A double patterned structure is shown in FIGS. 15 and 16. The patterning was performed with a 30 keV electron beam with a dose of 500 μC/cm2. After the first layer was patterned, the coating was baked at 22° C. before the second coating was applied. A higher magnification view is shown in FIG. 16. Well resolved and uniform 30-nm contact holes are visible in FIG. 16.

Ion etching was performed through a hard mask formed with a Hf-based coating material as described in this example after developing. The coating material functioned as a mask for the ion etching. A scanning electron micrograph of silicon nanopillars is shown in FIG. 17. The patterned structure after ion etching had a pillar width of 40 nm. The mask exhibited excellent resistance to the ion etch.

The EUV images were obtained using projection lithography with a numerical aperture of 0.25 operating at 13 nm.

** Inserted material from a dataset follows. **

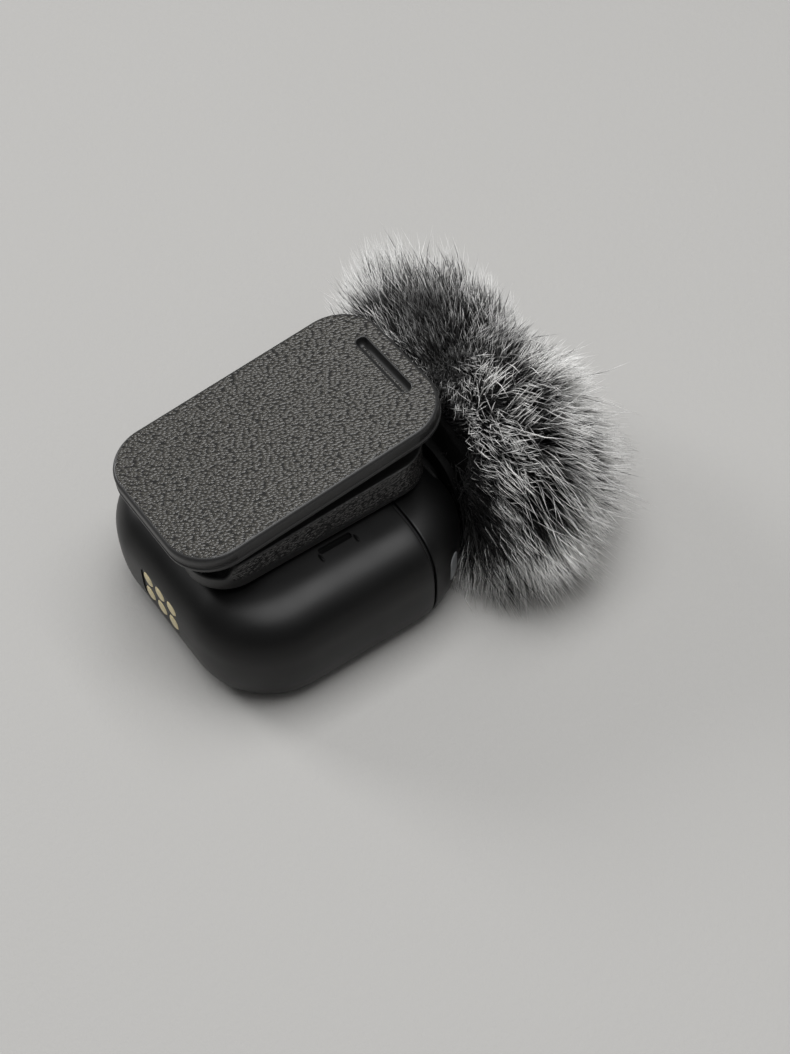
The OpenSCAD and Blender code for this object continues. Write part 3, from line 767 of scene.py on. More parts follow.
    def contacts(self) -> None:
        """Gold pins with a low dome and a rolled edge."""
        r, edge = self.contact_radius, self.contact_edge
        turn = np.linspace(0, QUARTER, 6)
        radii = np.concatenate([[0.02], np.linspace(0.1, r - edge, 5),
                                r - edge + edge * np.sin(turn), [r]])
        dome = 0.05 * (1 - (radii[:6] / r) ** 2)
        depths = np.concatenate([-0.02 - dome, 0.1 - edge * np.cos(turn), [self.contact_length]])
        pin = along_x(lathe(radii, depths))
        pins = [moved(pin, self.tail + self.pocket_depth, y, z) for y, z in self.contact_places()]
        settle(make_object("gold_contacts", merged(*pins)), "housing", Finish.GOLD, "contact_pads")

    def at_port(self, solid: Solid) -> Solid:
        """Lays a solid along the microphone's axis."""
        return moved(along_x(solid), 0, 0, self.port_level)

    def cap(self) -> None:
        """Front cap with the windscreen's socket, sound hole, light slot and boot tube."""
        cap = make_object("front_cap", loft(self.form.loop(*self.cap_path())), 40)
        settle(cap, "housing", Finish.SHELL, "mic_cap")
        boss = prism(box_outline(*self.boss), *self.boss_ends)
        block = make_object("port_boss", self.at_port(boss))
        port = self.at_port(prism(pill_outline(*self.port), *self.port_ends))
        carve(cap, port)
        carve(block, port)
        carve(block, self.at_port(lathe([self.sound_hole] * 2, [10.0, 11.9])))
        settle(block, "housing", Finish.BLACK)
        outline = pill_outline(*(size + self.light_room for size in self.light_size))
        points, faces = prism(outline, self.light_root - 1.2, self.light_root + 3.0)
        slot = turned((points[:, [2, 1, 0]] * [1, -1, 1], faces), self.light_bearing, "Z")
        carve(cap, moved(slot, self.form.core[0], -self.form.core[1], self.light_level))
        boot = make_object("boot_tube", self.at_port(tube(*self.boot)))
        settle(boot, "housing", Finish.BLACK)

    def window(self) -> None:
        """Light window that follows the corner's curve, with a soft edge.

        Each loop is the window's outline, drawn in by a share and laid over the corner. The
        first one is its root inside the wall.
        """
        form, bearing = self.form, math.radians(self.light_bearing)
        out = np.array([math.cos(bearing), math.sin(bearing)])
        side = np.array([-out[1], out[0]])
        loops = []
        shares = (1.0, 1.0, 0.94, 0.8, 0.5, 0.1)
        for share, lift in zip(shares, (None, -0.04, 0.03, 0.03, 0.03, 0.03)):
            up, across = (pill_outline(*self.light_size, 64) * share).T
            z = self.light_level + up
            drop = form.rolled(np.clip((form.widest - z) / form.widest, 0, 1))
            deep = form.corner - form.bottom_roll * (1 - drop)
            reach = np.sqrt(np.maximum(deep**2 - across**2, 0)) + (lift or 0)
            reach = np.full(len(z), self.light_root) if lift is None else reach
            place = [form.core[0], -form.core[1]] + reach[:, None] * out + across[:, None] * side
            loops.append(np.column_stack([place, z]))
        loops[0] = loops[0] * 0.999 + 0.001 * loops[0].mean(0)
        lens = make_object("light_window", loft(np.stack(loops)[:, ::-1]), 50)
        settle(lens, "housing", Finish.WINDOW, "light_pipe")

    def gasket(self) -> None:
        """Soft ring that shows as the dark line of the seam."""
        inset = [self.lip[0], self.seam_depth, self.seam_depth, self.lip[0]]
        loops = self.form.loop(np.repeat(self.seam, 2), inset)
        ring = make_object("seam_ring", loft(loops, ring=True), 50)
        settle(ring, "housing", Finish.RUBBER, "seam_gasket")

    def buttons(self) -> None:
        """Both side buttons, each a crowned cap with a soft edge on its inner flange."""
        turn = np.linspace(0, QUARTER, 6)
        offset = np.concatenate([[0.35, 0.35, 0.0], 0.2 * (np.cos(turn) - 1), [-0.6, -1.0]])
        height = np.concatenate([[11.3, 11.75, 11.75], 13.05 + 0.18 * np.sin(turn),
                                 [13.27, 13.28]])
        for key, x, length in self.keys:
            outlines = [pill_outline(length + 2 * o, self.key_width + 2 * o, 72) for o in offset]
            cap = moved(along_y(stacked(outlines, height)), x, 0, self.key_level)
            piece = make_object(f"{key}_cap", cap, 40)
            settle(piece, f"{key}_key", Finish.BUTTON, f"{key}_button")

    def build(self) -> None:
        """Makes every visible piece of the housing."""
        self.rear()
        self.cap()
        self.gasket()
        self.contacts()
        self.window()
        self.buttons()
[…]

The resist was applied with a thickness of 20 nm by spin coating on a silicon wafer, followed by a post-apply bake of 50° C. After exposure at approximately 80 mJ/cm2, a post-exposure bake of 75° C. was used prior to development in 25% TMAH. The developed patterns are shown in FIGS. 18A-D. The patterns shown in FIG. 18 have pitches of A) 32-nm, B) 30-nm, C) 28-nm and D) 26-nm.

The embodiments above are intended to be illustrative and not limiting. Additional embodiments are within the claims. In addition, although the present invention has been described with reference to particular embodiments, those skilled in the art will recognize that changes can be made in form and detail without departing from the spirit and scope of the invention. Any incorporation by reference of documents above is limited such that no subject matter is incorporated that is contrary to the explicit disclosure herein.